Recorded information =
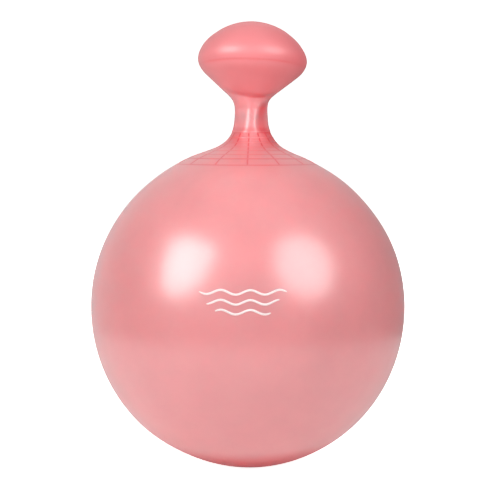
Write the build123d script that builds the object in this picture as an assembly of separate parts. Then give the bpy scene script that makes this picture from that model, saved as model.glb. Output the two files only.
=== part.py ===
"""Inflatable exercise ball with a mushroom grip: a soft vinyl skin, its valve seat and its valve plug.

Row frame: +Z up, the origin on the floor under the middle of the ball, the valve at the back (+Y).
All lengths are in millimetres. The skin is one hollow moulding in the real thing. It is stored as three
solids that meet face to face, ball_skin, neck_skin and grip_knob, so that the soft neck can bend.
"""

from build123d import *
from math import atan2, cos, degrees, hypot, radians, sin, sqrt, tan
import os

# Ball, blown up and standing on its own weight
ball_radius = 125.0
ball_half_height = 127.7
footprint_radius = 18.0  # flat patch that the weight presses against the floor
ball_wall = 0.8

# Shoulder, neck and grip
shoulder_start_radius = 49.0  # where the ball ends and the straight shoulder starts
shoulder_fillet = 24.0
neck_radius = 13.2
grip_wall = 2.6  # the unstretched vinyl of the neck and the knob
grip_height = 351.6  # floor to the top of the knob
dome_radius = 48.2
rim_radius = 13.6
underside_angle = 40.5  # slope of the knob's underside from the horizontal, in degrees
underside_start_z = 290.2  # where the underside's slope would meet the neck
underside_fillet = 12.0

# Levels where the skin is split
neck_bottom_z = 266.0
neck_top_z = 288.0

# Raised net of ribs moulded on the shoulder
rib_height = 0.45
rib_width = 1.0
rib_root = 0.3  # depth that the net reaches into the skin, to fuse with it
meridian_ribs = 14
ring_ribs = 8
net_outer_radius = 55.8
net_top_z = 265.6
first_ring_step = 4.7  # along the slope, at the neck
last_ring_step = 9.4  # along the slope, at the ball

# Parting line of the mould, round the knob where it is widest
parting_line_z = 321.0
parting_line_height = 0.2
parting_line_width = 0.7

# Valve, moulded into the back of the ball at mid height
boss_radius = 8.0
boss_tip_radius = 6.0
boss_depth = 14.0  # from the ball's surface inwards
boss_shoulder_depth = 5.0  # where the boss starts to taper
flange_radius = 13.0
flange_thickness = 1.4
bore_radius = 3.0
bore_mouth_chamfer = 0.5
head_seat_radius = 6.9
head_seat_depth = 2.0

# Plug
plug_clearance = 0.05  # all round the stem
head_radius = 6.5
head_thickness = 1.7
head_edge_fillet = 0.5
stem_length = 15.0  # under the head
stem_groove_depth = 0.4
sealing_rings = 3
sealing_ring_width = 1.6
sealing_ring_pitch = 3.6
stem_tip_radius = 2.1
stem_tip_length = 1.8
core_radius = 1.1
core_depth = 9.0
pry_notch_width = 2.4
pry_notch_depth = 0.9

ball_centre_z = ball_half_height * sqrt(1 - (footprint_radius / ball_radius) ** 2)
valve_z = ball_centre_z


def ellipse_height(radius, half_width, half_height):
    """Height above the ball's centre of an ellipse at a radius from the axis."""
    return half_height * sqrt(1 - (radius / half_width) ** 2)


def shoulder_line(half_width, half_height):
    """Start point and slope of the straight shoulder that leaves the ball's ellipse on a tangent."""
    start = ellipse_height(shoulder_start_radius, half_width, half_height)
    slope = half_height**2 * shoulder_start_radius / (half_width**2 * start)
    return Vector(shoulder_start_radius, ball_centre_z + start), slope


def skin_outline(lower_wall=0.0, upper_wall=0.0):
    """Half section of the skin in the XZ plane, taken in by a wall thickness below and above the shoulder."""
    half_width = ball_radius - lower_wall
    half_height = ball_half_height - lower_wall
    neck = neck_radius - upper_wall
    dome = dome_radius - upper_wall
    floor_z = lower_wall
    foot = half_width * sqrt(1 - ((ball_centre_z - floor_z) / half_height) ** 2)

    shoulder_start, slope = shoulder_line(half_width, half_height)
    thicker = upper_wall - lower_wall
    shoulder_end_z = shoulder_start.Y + slope * (shoulder_start.X - neck) - thicker

    rise = tan(radians(underside_angle))
    underside_drop = upper_wall / cos(radians(underside_angle))
    underside_z = underside_start_z + underside_drop - upper_wall * rise
    dome_centre_z = grip_height - dome_radius
    # The underside's line is z = base + rise * r. Where it meets the dome's circle is a quadratic in r.
    base = underside_z - rise * neck - dome_centre_z
    a, b, c = 1 + rise**2, 2 * rise * base, base**2 - dome**2
    corner_radius = (-b + sqrt(b**2 - 4 * a * c)) / (2 * a)
    corner_z = dome_centre_z + base + rise * corner_radius

    # The arc's middle point, halfway round the dome from the corner to the pole
    half_angle = 0.5 * radians(degrees_from_pole(corner_radius, corner_z - dome_centre_z))
    dome_middle = (dome * sin(half_angle), dome_centre_z + dome * cos(half_angle))

    start_angle = degrees_from_equator(foot / half_width, (floor_z - ball_centre_z) / half_height)
    end_angle = degrees_from_equator(
        shoulder_start.X / half_width, (shoulder_start.Y - ball_centre_z) / half_height
    )
    with BuildSketch() as section:
        with BuildLine():
            Line((0, floor_z), (foot, floor_z))
            EllipticalCenterArc(
                (0, ball_centre_z),
                half_width,
                half_height,
                start_angle=start_angle,
                arc_size=end_angle - start_angle,
            )
            Line(shoulder_start, (neck, shoulder_end_z))
            Line((neck, shoulder_end_z), (neck, underside_z))
            Line((neck, underside_z), (corner_radius, corner_z))
            ThreePointArc((corner_radius, corner_z), dome_middle, (0, dome_centre_z + dome))
            Line((0, dome_centre_z + dome), (0, floor_z))
        make_face()
        fillet(corner_at(section, neck, shoulder_end_z), shoulder_fillet + thicker)
        fillet(corner_at(section, neck, underside_z), underside_fillet + upper_wall)
        fillet(corner_at(section, corner_radius, corner_z), rim_radius - upper_wall)
    return section.sketch


def corner_at(section, radius, height):
    """The sketch's vertex nearest to a point."""
    return section.vertices().sort_by_distance((radius, height, 0))[0]


def degrees_from_pole(radius, height):
    """Angle of a point from the vertical, in degrees."""
    return 90.0 - degrees_from_equator(radius, height)


def degrees_from_equator(radius, height):
    """Angle of a point from the horizontal, in degrees."""
    return degrees(atan2(height, radius))


def turned(section):
    """Solid of revolution about Z of a sketch drawn with X as radius and Y as height."""
    return revolve(Plane.XZ * section, Axis.Z)


def between(solid, low, high):
    """The part of a solid between two levels."""
    size = 4 * ball_radius
    return solid & Pos(0, 0, (low + high) / 2) * Box(size, size, high - low)


def net_rings():
    """Height and radius of each ring rib, from the neck down, with steps that grow with the stretch."""
    arc_centre = Vector(neck_radius + shoulder_fillet, 0)
    start, slope = shoulder_line(ball_radius, ball_half_height)
    lean = degrees_from_equator(1.0, slope)
    tangent = shoulder_fillet * tan(radians(90.0 - lean) / 2)
    arc_centre.Y = start.Y + slope * (start.X - neck_radius) + tangent
    arc_turn = 90.0 - lean
    line_start = arc_centre + Vector(-sin(radians(lean)), -cos(radians(lean))) * shoulder_fillet
    line_length = hypot(start.X - line_start.X, start.Y - line_start.Y)
    first_turn = degrees_from_equator(
        sqrt(shoulder_fillet**2 - (arc_centre.Y - net_top_z) ** 2), arc_centre.Y - net_top_z
    )
    growth = (last_ring_step / first_ring_step) ** (1.0 / (ring_ribs - 2))
    step, along, rings = first_ring_step, shoulder_fillet * radians(first_turn), []
    for _ in range(ring_ribs):
        on_line = along - shoulder_fillet * radians(arc_turn)
        if on_line <= 0:
            turn = along / shoulder_fillet
            point = arc_centre + Vector(-cos(turn), -sin(turn)) * shoulder_fillet
        elif on_line <= line_length:
            point = line_start + Vector(cos(radians(lean)), -sin(radians(lean))) * on_line
        else:
            radius = start.X + (on_line - line_length) * cos(radians(lean))
            point = Vector(radius, ball_centre_z + ellipse_height(radius, ball_radius, ball_half_height))
        rings.append((point.Y, point.X))
        along += step
        step *= growth
    return rings


def raised_layer(height):
    """Thin layer over the whole skin, rooted in it, that raised lines are cut from."""
    return turned(skin_outline(-height, -height)) - turned(skin_outline(rib_root, rib_root))


def shoulder_net():
    """Raised net of rings and meridian ribs, cut from a thin layer that lies on the shoulder."""
    band = raised_layer(rib_height)
    low = ball_centre_z + ellipse_height(net_outer_radius, ball_radius, ball_half_height)
    band = between(band, low - rib_width / 2, net_top_z + rib_width / 2)
    span = 2 * (net_outer_radius + rib_width)
    slab = Pos(0, 0, (low + net_top_z) / 2) * Box(span, rib_width, 2 * (net_top_z - low))
    cutters = [Rot(0, 0, 360.0 / meridian_ribs * n) * slab for n in range(meridian_ribs // 2)]
    for height, radius in net_rings():
        steep = radius < 2 * neck_radius
        if steep:
            cutters.append(Pos(0, 0, height) * Cylinder(2 * neck_radius, rib_width))
        else:
            tall = 4 * rib_width + rib_height
            ring = Cylinder(radius + rib_width / 2, tall) - Cylinder(radius - rib_width / 2, tall)
            cutters.append(Pos(0, 0, height) * ring)
    return [band & cutter for cutter in cutters]


def outwards(section):
    """Solid of revolution about the valve's axis, drawn with X as radius and Y as distance from Z."""
    return Pos(0, 0, valve_z) * revolve(Plane.XY * section, Axis.Y)


def valve_seat(outer, inner):
    """Boss fused into the skin, with a flange behind it, a bore and a seat for the plug's head."""
    face, tip = ball_radius, ball_radius - boss_depth
    boss = Polyline(
        (0, face + 1),
        (boss_radius, face + 1),
        (boss_radius, face - boss_shoulder_depth),
        (boss_tip_radius, tip),
        (0, tip),
        close=True,
    )
    flange_back = face - ball_wall - flange_thickness
    flange = Pos(0, (flange_back + face) / 2, valve_z) * Rot(90, 0, 0)
    flange = flange * Cylinder(flange_radius, face - flange_back)
    seat = (outwards(make_face(boss)) & outer) + (flange & inner)
    bore = Pos(0, face - boss_depth / 2, valve_z) * Rot(90, 0, 0)
    seat -= bore * Cylinder(bore_radius, 2 * boss_depth)
    floor = face - head_seat_depth
    seat -= Pos(0, floor + boss_depth / 2, valve_z) * Rot(90, 0, 0) * Cylinder(head_seat_radius, boss_depth)
    mouth = Pos(0, floor - bore_mouth_chamfer / 2, valve_z) * Rot(-90, 0, 0)
    seat -= mouth * Cone(bore_radius, bore_radius + bore_mouth_chamfer, bore_mouth_chamfer)
    return seat


def valve_plug():
    """Stopper with a flat round head, a grooved stem, a lead-in tip and a hollow core."""
    under_head = ball_radius - head_seat_depth + plug_clearance
    stem = bore_radius - plug_clearance
    points = [(0, under_head + head_thickness), (head_radius, under_head + head_thickness)]
    points += [(head_radius, under_head), (stem, under_head)]
    for ring in range(sealing_rings):
        top = under_head - sealing_ring_pitch * (ring + 1) + sealing_ring_width
        points += [(stem - (stem_groove_depth if ring else 0), top), (stem, top)]
        points += [(stem, top - sealing_ring_width), (stem - stem_groove_depth, top - sealing_ring_width)]
    tip = under_head - stem_length
    points += [(stem - stem_groove_depth, tip + stem_tip_length), (stem_tip_radius, tip), (0, tip)]
    outline = []
    for point in points:
        if not outline or point != outline[-1]:
            outline.append(point)
    plug = outwards(make_face(Polyline(*outline, close=True)))
    top_edge = plug.edges().filter_by(GeomType.CIRCLE).sort_by(Axis.Y)[-1]
    plug = fillet(top_edge, head_edge_fillet)
    core = Pos(0, tip + core_depth / 2, valve_z) * Rot(90, 0, 0)
    plug -= core * Cylinder(core_radius, core_depth)
    for side in (-1, 1):
        notch = Pos(side * head_radius, under_head, valve_z)
        plug -= notch * Box(2 * pry_notch_depth, 2 * pry_notch_depth, pry_notch_width)
    return plug


def build():
    """All sub-parts, by node name."""
    outer = turned(skin_outline())
    inner = turned(skin_outline(ball_wall, grip_wall))
    skin = outer - inner
    well = Pos(0, ball_radius, valve_z) * Rot(90, 0, 0) * Cylinder(boss_radius, boss_depth)
    ball = between(skin, -1, neck_bottom_z) - well
    for rib in shoulder_net():
        ball += between(rib, -1, neck_bottom_z)
    half_line = parting_line_width / 2
    line = between(
        raised_layer(parting_line_height), parting_line_z - half_line, parting_line_z + half_line
    )
    return {
        "ball_skin": ball,
        "neck_skin": between(skin, neck_bottom_z, neck_top_z),
        "grip_knob": between(skin, neck_top_z, grip_height + 1) + line,
        "valve_seat": valve_seat(outer, inner),
        "valve_plug": valve_plug(),
    }


os.makedirs("parts", exist_ok=True)
for node, shape in build().items():
    shape.label = node
    export_step(shape, f"parts/{node}.step")
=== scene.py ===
# Soft vinyl exercise ball with a mushroom grip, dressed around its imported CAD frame.
# Shapes are worked out in millimetres and put into the meshes in metres.
import math
import bpy
import numpy as np
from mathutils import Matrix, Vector
from types import SimpleNamespace


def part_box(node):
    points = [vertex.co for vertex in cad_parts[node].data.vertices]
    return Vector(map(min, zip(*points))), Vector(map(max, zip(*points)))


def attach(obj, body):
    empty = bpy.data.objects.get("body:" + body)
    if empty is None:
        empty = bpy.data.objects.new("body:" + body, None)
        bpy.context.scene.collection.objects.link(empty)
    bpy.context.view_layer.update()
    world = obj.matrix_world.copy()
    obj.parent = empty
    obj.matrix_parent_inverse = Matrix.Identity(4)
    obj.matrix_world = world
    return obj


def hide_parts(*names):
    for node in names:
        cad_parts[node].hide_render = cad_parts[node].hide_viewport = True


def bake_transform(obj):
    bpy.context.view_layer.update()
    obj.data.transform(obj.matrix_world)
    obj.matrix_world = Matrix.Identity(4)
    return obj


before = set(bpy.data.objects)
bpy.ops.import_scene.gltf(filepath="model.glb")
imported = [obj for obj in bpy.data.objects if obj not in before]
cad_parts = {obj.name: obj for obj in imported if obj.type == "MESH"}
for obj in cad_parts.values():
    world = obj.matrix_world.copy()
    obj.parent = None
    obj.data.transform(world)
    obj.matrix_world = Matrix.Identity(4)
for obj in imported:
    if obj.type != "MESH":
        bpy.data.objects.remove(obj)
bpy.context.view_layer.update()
mm = 0.001


def hexColour(text):
    # sRGB hex to linear: a twelfth of the value near black, elsewhere ((c + 0.055) / 1.055) to the power 2.4
    values = [int(text[i:i + 2], 16) / 255 for i in (1, 3, 5)]
    return [c / 12.92 if c <= 0.04045 else ((c + 0.055) / 1.055) ** 2.4 for c in values] + [1.0]


def smoothStep(x, low, high):
    # 0 below low, 1 above high, and 3t^2 - 2t^3 between them
    t = np.clip((x - low) / (high - low), 0, 1)
    return t * t * (3 - 2 * t)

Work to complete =
Extract the run of lines that opens with the line containing "for node, shape" and closes with the line containing "for node in"; reproduce it exactly and add nothing.

Finished answer =
for node, shape in build().items():
    shape.label = node
    export_step(shape, f"parts/{node}.step")
=== scene.py ===
# Soft vinyl exercise ball with a mushroom grip, dressed around its imported CAD frame.
# Shapes are worked out in millimetres and put into the meshes in metres.
import math
import bpy
import numpy as np
from mathutils import Matrix, Vector
from types import SimpleNamespace


def part_box(node):
    points = [vertex.co for vertex in cad_parts[node].data.vertices]
    return Vector(map(min, zip(*points))), Vector(map(max, zip(*points)))


def attach(obj, body):
    empty = bpy.data.objects.get("body:" + body)
    if empty is None:
        empty = bpy.data.objects.new("body:" + body, None)
        bpy.context.scene.collection.objects.link(empty)
    bpy.context.view_layer.update()
    world = obj.matrix_world.copy()
    obj.parent = empty
    obj.matrix_parent_inverse = Matrix.Identity(4)
    obj.matrix_world = world
    return obj


def hide_parts(*names):
    for node in names:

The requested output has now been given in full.